半島侵攻
出典: フリー百科事典『ウィキペディア(Wikipedia)』 (2021/10/03 05:27 UTC 版)
「東部戦線 (南北戦争)」の記事における「半島侵攻」の解説
北軍はヨークタウンまで進み、包囲戦の準備のために手間取った後で、マクレランが小競り合いであったヨークタウンの包囲戦で南軍を破った。この期間にハンプトン・ローズとノーフォークを占領した。北軍が撤退する南軍を追って半島を北西にリッチモンドに向かって侵攻する途中で、マグルーダー砦の近くで1日だけのウィリアムズバーグの戦いが起こったが決着は付かなかった。

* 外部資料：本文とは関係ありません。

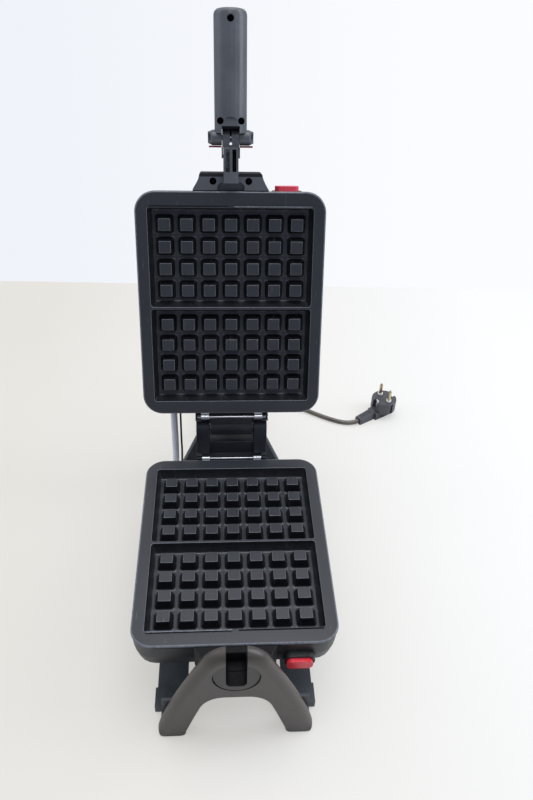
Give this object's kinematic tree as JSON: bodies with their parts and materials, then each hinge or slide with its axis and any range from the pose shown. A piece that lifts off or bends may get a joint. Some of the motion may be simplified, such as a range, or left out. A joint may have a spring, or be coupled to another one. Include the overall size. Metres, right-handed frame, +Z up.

ウィリアムズバーグは植民地時代の古都であり、そこからは東に1マイル (1.6 km)しか離れていなかった。 5月の終りまでに、北軍はリッチモンドから数マイルの所まで前進したが、歩みは鈍かった。マクレランの作戦は大軍で包囲戦を行うことであり、そのための大量の装備や臼砲も運んできていた。天候が悪く道も整備されていなかったので、進行を遅らされていた。マクレランは生来慎重な性格であった。数の上で自軍の2倍もあると思われる敵を攻撃することに神経質になっていた。事実はマクレランの想像力と知性の働きで失敗した。勢力比は予想とはほとんど逆で北軍の方が優勢だった。南軍のジョンストン将軍は緩りと半島をリッチモンドに向かって後退する間に、偽装工作をしていた。特に戦前は素人俳優であったジョン・マグルーダー指揮下の師団は、少数の部隊が何回も同じ場所をこれ見よがしに行軍することで軍勢を多く見せ、マクレランを欺いていた。 北軍がリッチモンド外郭防御線の方に動いたとき、チカホミニー川で分断されて、前線に沿って引くも進むも儘ならないようになった。5月31日から6月1日にかけてセブンパインズの戦い(フェア・オークスの戦いとも呼ばれる)が起こり、南軍が川の南にいた北軍の小部隊を攻撃した。この戦闘は戦術的には決着が付いていないが、戦略的には2つの効果があった。1つは、ジョンストンが戦闘中に負傷し、より攻撃的な性格のリー将軍に交代したことであった。リーは北バージニア軍を率いその後の戦闘で多くの戦勝をあげた。2つ目は、マクレランが攻撃的な姿勢を捨てて包囲戦を布くことを選んだことであり、リンカーンに要請した援軍が到着するのを待つことにした。マクレランは戦略的な機運を取り戻すことがなかった。 リーはリッチモンドの防御を固めて一月余もマクレランの進行を止めた。ジェームズ川の南岸では南のピーターズバーグまで防御線を布いた。新しい防御線の長さは約30マイル (50 km)にも及んだ。リーは防御線を構築し次の攻撃を準備する時間を稼ぐために、小部隊の数をより大きく見せる作戦を繰り返した。マクレランは、6月13日から15日に南軍のJ・E・B・スチュアート准将が北軍の周りを騎兵で大胆に(他の場合なら意味がない)乗り回す動きで自信を失いかけていた。